LiDAR-Based Row Detection and Model Optimization Design for UAV in Vineyards

During the last few years, the field of agriculture has seen a revolution carried out by the application of new technologies in the field of machine learning, computer vision, automation and decision-making with the goal of not only improving the efficiency and yield of the crops but also reducing costs and environmental impact. This is achieved by analysing data on the crops and terrain in order to determine the best treatment and by designing systems that optimise the delivery of chemicals. With this vision in mind, the Precision Spraying project, developed by the Department of Agricultural, Forest and Food Sciences at the University of Turin, aims at developing a fully autonomous Unmanned Aerial Vehicle (UAV) system capable of performing precision spraying missions in vineyards.
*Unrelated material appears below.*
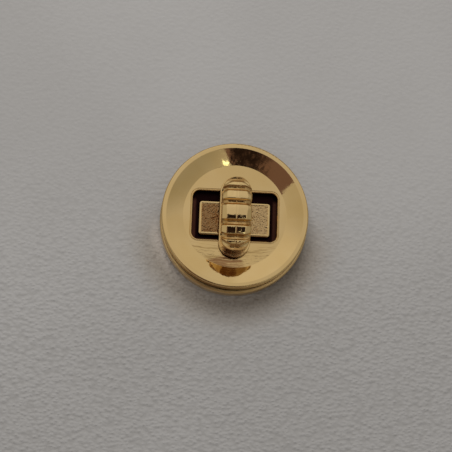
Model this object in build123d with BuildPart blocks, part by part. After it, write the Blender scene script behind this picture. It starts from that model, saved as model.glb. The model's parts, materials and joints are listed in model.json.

The goal of this thesis is double. The first objective is the design of an algorithm capable of identifying the vine row hence determining the reference input for the controller algorithm that will be studied in future work. The second goal is to develop a framework for the modelling and testing of the whole UAV guidance system in a software-in-the-loop simulation and, with this tool, determine an optimal design for the row detection algorithm and Light Detection and Ranging (LiDAR). In order to efficiently perform precision spraying the UAV position with respect to the crop that needs to receive the treatment is crucial for maximising the amount of plant reached by the chemical while minimising the amount of product wasted on the ground, how well the drone can maintain this optimal position is greatly affected by the performances of the row-detection algorithm and for this reason, in this thesis, three different methods are analysed: RANSAC, Hough Transform and Iterative Skewing. Due to the costs derived by the production of a functioning prototype in this thesis, a model-based design approach is investigated in order to determine how well commercial LiDAR sensors perform with the different algorithms and in different conditions. For this purpose, a performance evaluation tool is proposed. This evaluation tool analyses the performances of the row-detection algorithm and of the LiDAR in many different conditions thanks to a simulator that, given the current state of the drone, generates the LiDAR sensor's corresponding output as a point cloud.